**DIRECTIVE**
Count the lines in the records below that contain the word "from", and give only that number.

**EXERCISE INPUT**
--------------------------------------------------
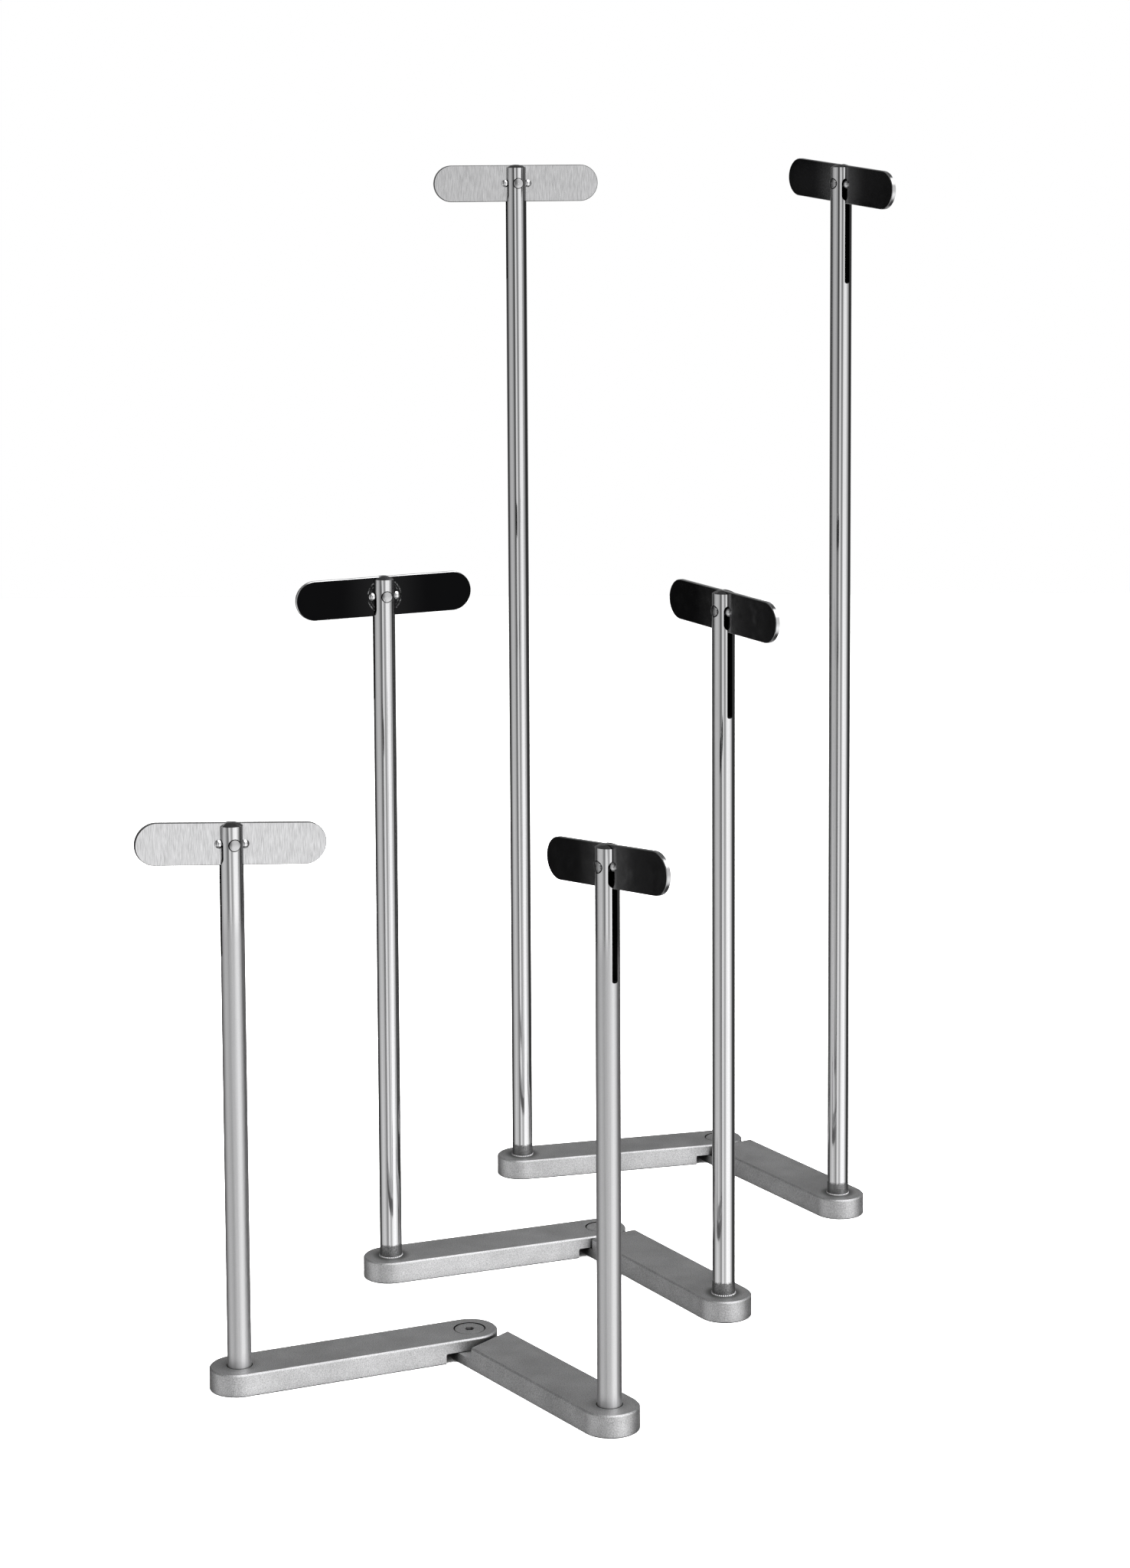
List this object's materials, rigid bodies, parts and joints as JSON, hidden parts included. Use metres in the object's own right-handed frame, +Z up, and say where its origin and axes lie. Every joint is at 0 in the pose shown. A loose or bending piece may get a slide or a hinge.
--------------------------------------------------
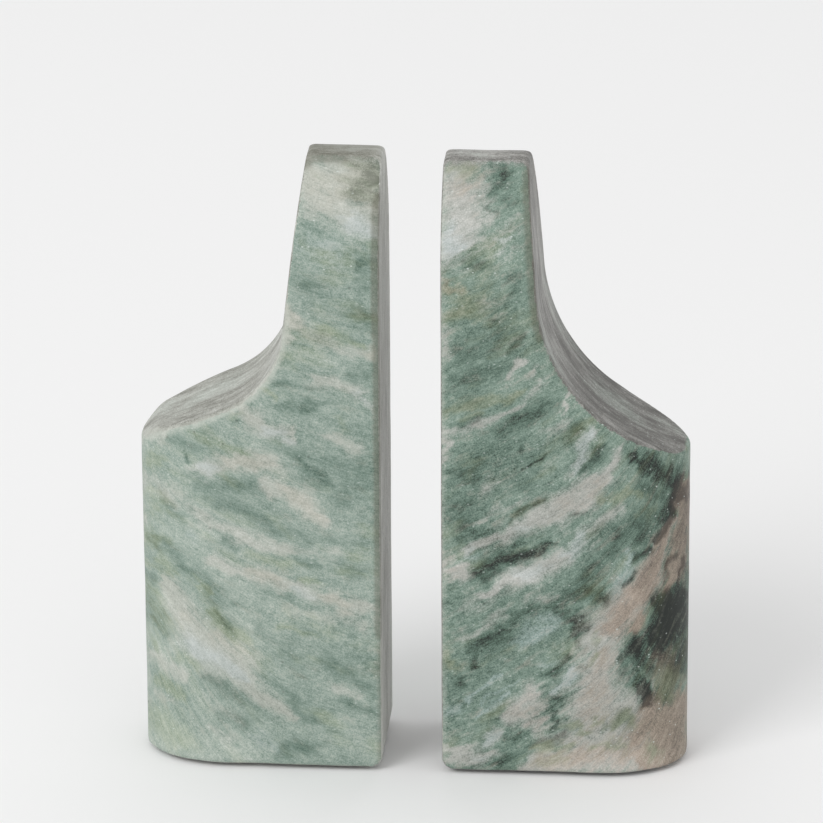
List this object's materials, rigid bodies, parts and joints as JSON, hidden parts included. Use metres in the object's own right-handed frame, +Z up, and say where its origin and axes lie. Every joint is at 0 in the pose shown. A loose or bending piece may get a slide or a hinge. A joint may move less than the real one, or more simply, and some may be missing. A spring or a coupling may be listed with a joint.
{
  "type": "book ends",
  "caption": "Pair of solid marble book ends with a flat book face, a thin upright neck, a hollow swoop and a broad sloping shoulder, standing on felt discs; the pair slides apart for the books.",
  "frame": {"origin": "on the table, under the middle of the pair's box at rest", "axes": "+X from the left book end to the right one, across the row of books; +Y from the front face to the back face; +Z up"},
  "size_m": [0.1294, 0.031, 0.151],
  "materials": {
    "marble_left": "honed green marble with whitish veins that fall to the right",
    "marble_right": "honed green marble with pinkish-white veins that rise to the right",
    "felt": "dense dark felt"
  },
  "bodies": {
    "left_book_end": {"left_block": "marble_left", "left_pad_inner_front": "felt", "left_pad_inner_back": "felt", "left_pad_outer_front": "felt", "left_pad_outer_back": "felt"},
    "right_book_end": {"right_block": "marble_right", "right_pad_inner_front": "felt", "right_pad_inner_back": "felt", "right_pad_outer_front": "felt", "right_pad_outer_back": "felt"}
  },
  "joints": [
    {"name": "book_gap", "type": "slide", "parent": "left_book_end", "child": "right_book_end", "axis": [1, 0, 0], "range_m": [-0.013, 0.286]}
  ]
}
--------------------------------------------------
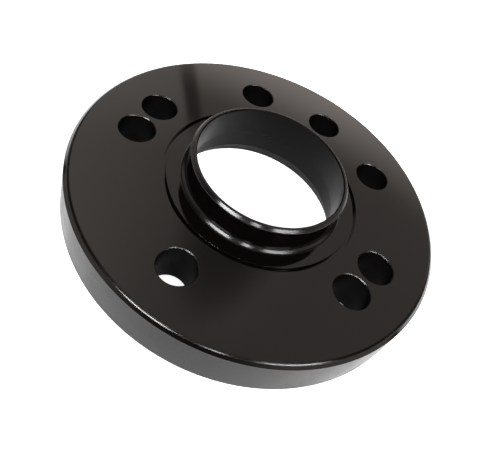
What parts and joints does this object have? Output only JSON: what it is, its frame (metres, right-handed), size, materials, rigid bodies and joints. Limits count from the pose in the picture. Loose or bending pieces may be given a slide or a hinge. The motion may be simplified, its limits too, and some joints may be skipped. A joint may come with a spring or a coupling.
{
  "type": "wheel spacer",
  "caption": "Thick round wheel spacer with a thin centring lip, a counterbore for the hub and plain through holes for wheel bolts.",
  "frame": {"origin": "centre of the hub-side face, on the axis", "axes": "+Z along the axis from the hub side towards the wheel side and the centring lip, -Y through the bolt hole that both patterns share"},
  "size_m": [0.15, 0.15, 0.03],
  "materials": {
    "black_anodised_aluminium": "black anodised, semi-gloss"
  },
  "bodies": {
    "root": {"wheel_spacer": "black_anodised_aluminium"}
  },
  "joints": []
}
--------------------------------------------------
**CORRECT ANSWER**
3